555 Fulton Site (Image Source: MapJack.com)

Approved for development in 2010, the permits to demolish nearly the entire Hayes Valley block bounded by Fulton, Octavia, Birch and Laguna and build a five-story mixed-use building at 555 Fulton Street are making their way through Planning with a revised design.

The development will yield 139 new dwelling units with a garage for 70 cars and over 30,000 square feet of ground floor retail space designed for a neighborhood grocery:

The Kingdom Hall of Jehovah’s Witnesses on the corner of Fulton and Octavia will be the one building on the block to remain (click renderings to enlarge).

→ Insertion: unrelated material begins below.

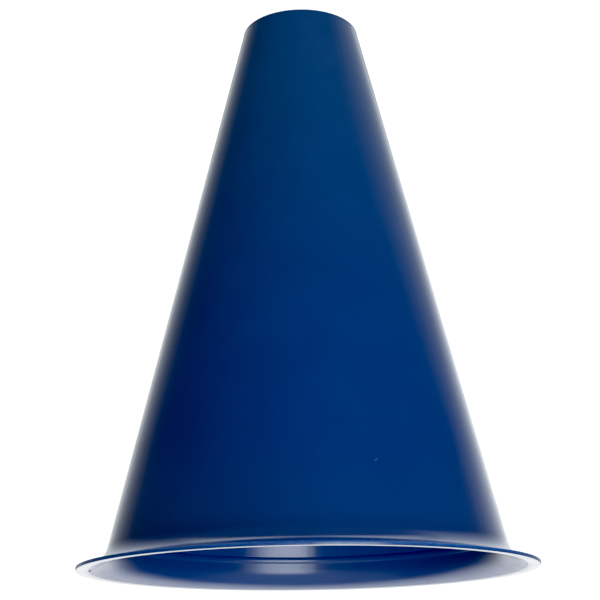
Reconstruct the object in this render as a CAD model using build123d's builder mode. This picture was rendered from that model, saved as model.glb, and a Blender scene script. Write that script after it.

22 thoughts on “Modern Hayes Valley Development And Grocery Getting Ready To Go”
  1. While I appreciate Saitowitz’s aesthetic, that’s a lot of frosted glass. The effect, at least from the renderings, is pretty monolithic.
    Personally, I would prefer the facade to be broken up more or to have several buildings composing a variety of styles but overall it probably a plus for the neighborhood and city.

  2. Looks like any drab expanse found in Mission Bay or a glam office park.
    What I enjoy about many of our neighborhoods, including Hayes Valley, is the variety of styles that draw you in as you walk, bike or drive by. This doesn’t necessarily mean each style has to represent an individual building. A great architect can accomplish this with a larger building. In this case it fails. It’s not inviting. In the renderings, when I see myself walking past it I can’t wait for the monotony to end. What’s worse is the sole 2-story building that detracts from the project even more. Had this project been approved for a third of the footprint it could have made a better impact if surrounded by other “creative” designs.
    Basically, in its proposed size it’s boring, the frosted glass will be outdated before the end of the decade and it’s another wasted opportunity.

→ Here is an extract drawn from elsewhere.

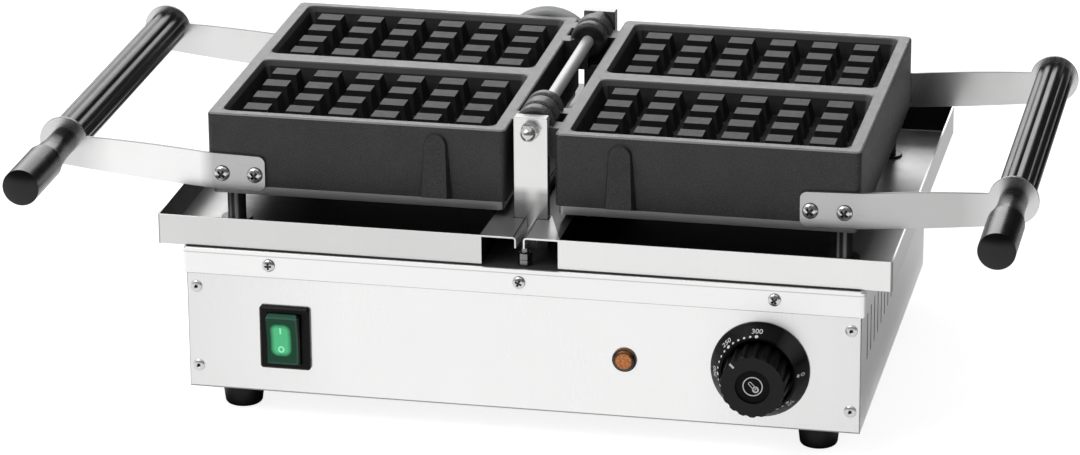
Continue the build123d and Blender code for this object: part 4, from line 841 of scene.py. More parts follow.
class Workshop:
    """Makes pieces from nodes and from new meshes, and dresses them."""

    def __init__(self, finishes: Finishes) -> None:
        """Keeps the finishes."""
        self.finishes = finishes
        self.count = 0

    def turn_out(
        self, work: BMesh, name: str, finish: Any, body: Optional[str], paints: Sequence[Paint] = (),
    ) -> bpy.types.Object:
        """Ends a mesh as a piece of the object.

        Args:
            work: The mesh, in place.
            name: The name of the piece.
            finish: Its finish.
            body: The body that it rides on, or None for a piece that rides on none.
            paints: Further finishes for some of its faces.

        Returns:
            The piece.
        """
        for face in work.faces:
            face.smooth = True
            for index, paint in enumerate(paints):
                if face.material_index == index + 1 or paint.pick(face):
                    face.material_index = index + 1
        for edge in work.edges:
            if len(edge.link_faces) == 2 and edge.calc_face_angle(0.0) > radians(38.0):
                edge.smooth = False
        piece = new_object(name, work)
        for item in (finish, *(paint.finish for paint in paints)):
            piece.data.materials.append(self.finishes.of(item))
        weighted = piece.modifiers.new("flat_faces", "WEIGHTED_NORMAL")
        weighted.keep_sharp = True
        weighted.weight = 70
        if body:
            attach(piece, body)
        self.count += 1
        return piece

    def merged(self, node: str) -> BMesh:
        """Copies a node's mesh, merged and with its flat faces whole."""
        work = bmesh.new()
        work.from_mesh(frame["nodes"][node].data)
        bmesh.ops.remove_doubles(work, verts=work.verts, dist=0.002 * MM)
        bmesh.ops.dissolve_limit(work, angle_limit=radians(0.35), verts=work.verts, edges=work.edges)
        return work

    def refine(
        self, node: str, finish: Any, *rounds: Round, paints: Sequence[Paint] = (),
        shape: Optional[Callable[[BMesh], None]] = None,
    ) -> None:
        """Replaces a node by a copy with rounded edges.

        Args:
            node: The node.
            finish: The finish of the copy.
            rounds: The edges to round, in order.
            paints: Further finishes for some faces.
            shape: What else is done to the copy, before its edges are rounded.
        """
        work = self.merged(node)
        if shape:
            shape(work)
        for item in rounds:
            edges = [
                edge for edge in work.edges
                if len(edge.link_faces) == 2
                and edge.calc_face_angle(0.0) > radians(item.angle)
                and (item.pick is None or item.pick(edge))
            ]
            if edges:
                bmesh.ops.bevel(
                    work, geom=edges, offset=item.width, offset_type="OFFSET", affect="EDGES", segments=item.segments,
                    profile=0.5, material=-1, clamp_overlap=item.clamp, loop_slide=True,
                )
        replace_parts(self.turn_out(work, f"{node}_finished", finish, body_name(node), paints), node)

    def refine_all(self, rows: Sequence[tuple[str, Any, Round]]) -> None:
        """Refines nodes, each given with its finish and its edges."""
        for node, finish, edge in rows:
            self.refine(node, finish, edge)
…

  3. @MDG – It looks to be about 60′ with a 20′ first floor and 4 more 10′ floors on top.
    That a pretty substantial increase in density for an entire city block that previously only had 20′ two story buildings on it,IMHO.

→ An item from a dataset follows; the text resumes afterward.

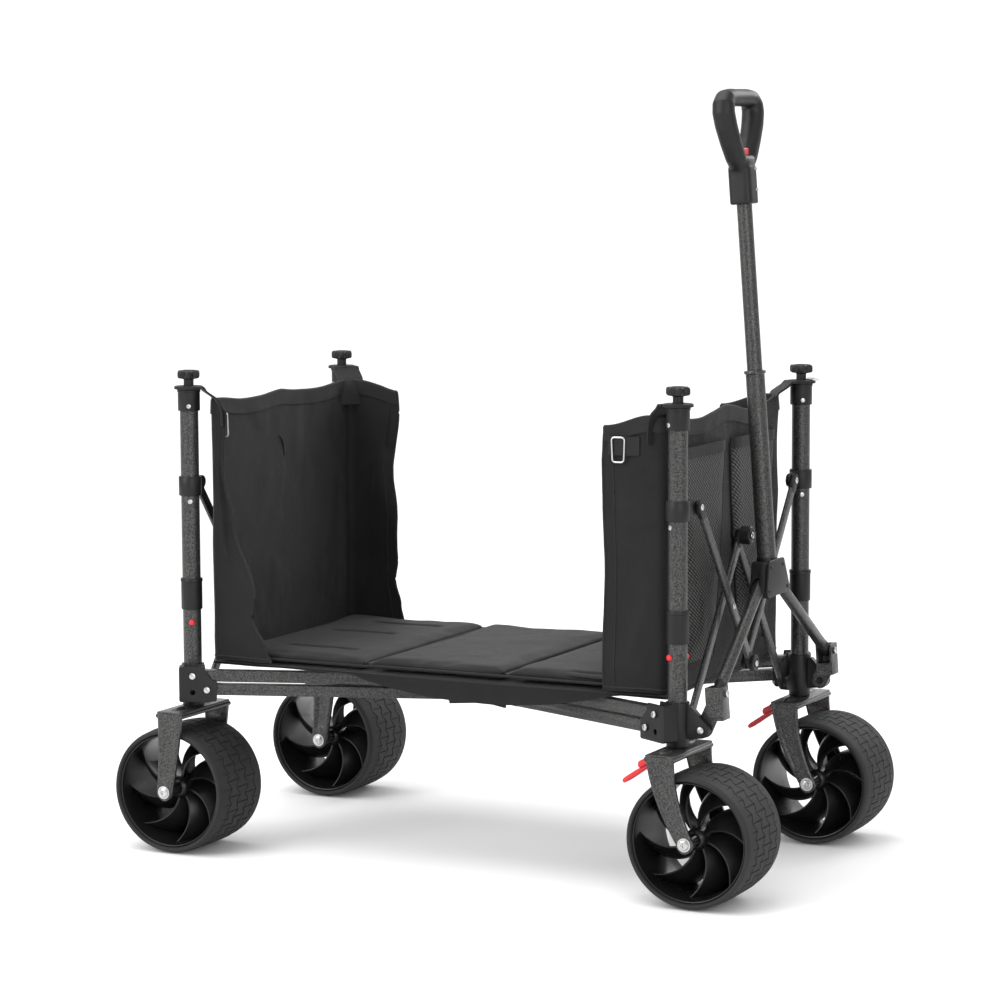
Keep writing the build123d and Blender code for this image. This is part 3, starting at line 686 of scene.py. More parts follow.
def buildTyreBlockSector(s):  # One pitch of tread blocks, on a wheel whose axle is the Y axis
    bm = bmesh.new()
    pitch = 2 * math.pi / s["blocks"]
    usable = s["width"] - 2 * s["shoulder"] * 0.55
    rowWidth = usable / s["rows"]
    base, top = s["radius"] - s["grooveDepth"], s["radius"]
    gapAngle = s["gap"] / s["radius"]

    def edgeShift(row, u):  # Sideways wander of the line between two rows, u from 0 to 1 along a pitch
        if row == 0 or row == s["rows"]:
            return 0.0
        return s["zigzag"] * (1 if row % 2 else -1) * (abs(2 * u - 1) * 2 - 1)

    cols = s["columns"]
    for row in range(s["rows"]):
        start = (row % 2) * 0.5
        verts = {}
        for i in range(cols + 1):
            u = start + i / cols
            trim = (1 if i == 0 else -1 if i == cols else 0)
            for side in (0, 1):
                y = -usable / 2 + (row + side) * rowWidth + edgeShift(row + side, u % 1.0)
                y += s["gap"] / 2 * (1 if side == 0 else -1)
                for level, r in (("low", base - 1.0 * mm), ("top", top)):
                    shrink = 0.3 * mm if level == "top" else 0.0
                    t = u * pitch + trim * (gapAngle / 2 + shrink / r)
                    yy = y + shrink * (1 if side == 0 else -1)
                    rr = r - 2.4 * mm * (abs(yy) / (usable / 2)) ** 4
                    verts[(i, side, level)] = bm.verts.new((rr * math.sin(t), yy, rr * math.cos(t)))
        for i in range(cols):
            bm.faces.new([verts[(i, 0, "top")], verts[(i + 1, 0, "top")], verts[(i + 1, 1, "top")],
                    verts[(i, 1, "top")]])
            bm.faces.new([verts[(i, 0, "low")], verts[(i, 1, "low")], verts[(i + 1, 1, "low")],
                    verts[(i + 1, 0, "low")]])
            for side in (0, 1):
                bm.faces.new([verts[(i, side, "low")], verts[(i + 1, side, "low")],
                              verts[(i + 1, side, "top")], verts[(i, side, "top")]])
        for i in (0, cols):
            bm.faces.new([verts[(i, 0, "low")], verts[(i, 1, "low")], verts[(i, 1, "top")], verts[(i, 0,
                    "top")]])
    bmesh.ops.recalc_face_normals(bm, faces=bm.faces)
    return smoothByAngle(fromBmesh("treadSector", bm), 30)


def buildTyreBody(s, centre):
    half, r = s["width"] / 2, s["radius"] - s["grooveDepth"]
    bore = s["boreRadius"]
    side = [(bore, half - 5 * mm), (bore + 0.6 * mm, half - 1.6 * mm), (bore + 1.6 * mm, half - 0.3 * mm),
            (bore + 2.6 * mm, half),
            (bore + 4.6 * mm, half - 0.2 * mm), (r - 2.0 * mm, half - 1.6 * mm), (r - 0.8 * mm,
            half - 4 * mm), (r - 0.2 * mm, half - 8 * mm)]
    outline = side + [(r + 0.2 * mm, 0)] + [(q, -w) for q, w in reversed(side)]
    return lathe("tyreBody", outline, centre, (0, 1, 0), 96, closed=True)


def buildSpoke(s):
    # One broad turbine blade on a rim whose axle is the Y axis, twisted from its front edge to its back
    # edge
    rows, depths = 14, 12
    inner, outer = s["hub"] * 0.85, s["barrel"] + 0.8 * mm
    layers = []
    for face in (-1, 1):
        layer = []
        for i in range(rows + 1):
            t = i / rows
            r = inner + (outer - inner) * t
            for k in range(depths + 1):
                q = k / depths
                dish = 0.62 + 0.38 * t ** 1.4
                y = (s["front"] - (s["front"] + s["back"]) * q) * dish
                thick = s["edge"] * (0.55 + 1.2 * math.sin(math.pi * q)) * (1.0 + 0.9 * (1 - t))
                turn = s["sweep"] * t ** 1.35 + s["twist"] * (q - 0.5 - 0.55 * math.sin(math.pi * q) * (1 - 0.4 * t))
                a = turn + face * thick / max(r, 14 * mm)
                layer.append((r * math.sin(a), y, r * math.cos(a)))
        layers.append(layer)
    n = depths + 1
    other = len(layers[0])
    faces = []
    for i in range(rows):
        for k in range(depths):
            faces.append((i * n + k, i * n + k + 1, (i + 1) * n + k + 1, (i + 1) * n + k))
            faces.append((other + i * n + k, other + (i + 1) * n + k, other + (i + 1) * n + k + 1,
                    other + i * n + k + 1))
    loop = list(range(n)) + [i * n + depths for i in range(1,
            rows + 1)] + [rows * n + k for k in range(depths - 1, -1, -1)]
    loop += [i * n for i in range(rows - 1, 0, -1)]
    for p, q in zip(loop, loop[1:] + loop[:1]):
        faces.append((p, q, q + other, p + other))
    return facedOut(meshFrom("spoke", layers[0] + layers[1], faces), 45)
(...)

  4. I appreciate the aesthetic in moderation, but this is way too much of the same. Esp with the Saitowitz approach… esp on along a full city block.
    Same worry for the 8 Octavia block / design.
    Overall, I can’t be too pissed, as both are infill projects.

  5. ^Sure, but that’s a low bar. 139 units for an entire city block seems pathetic, unless the units are all going to be 3 bedrooms or something.

  6. This isn’t the current design. Saitowitz is no longer the architect for this project.
    Ian Birchall and Associates have been brought on board and they of course have their own vision currently weaving through Planning.

  7. This is near the center of the city, a neighborhood criss-crossed by transit lines and walking-friendly. Yet they’re planning only 139 units on an entire block, while on relatively remote and underserved Potrero Hill they are planning for 300+ units in each new project?
    I didn’t realize they let asylum inmates play Sim City.

  8. Definitely needs to have more than 139 units, and fewer parking spots. I can understand the motivation for human-scale design, but this city needs more density. They could make the street-facing part of the building 5 stories but build higher in the back, like maybe do 8 or 10 stories further back from the street.

  9. If we are going by semantics here, this is NOT a full city block. This is technically half a block, with Birch being an alley that bisects an otherwise normal sized SF city block.

  10. Regardless of who’s designing it, this is a prime location with great public transit nearby. The city should be allowing someone to build this to ten stories, maybe 20. Ugh.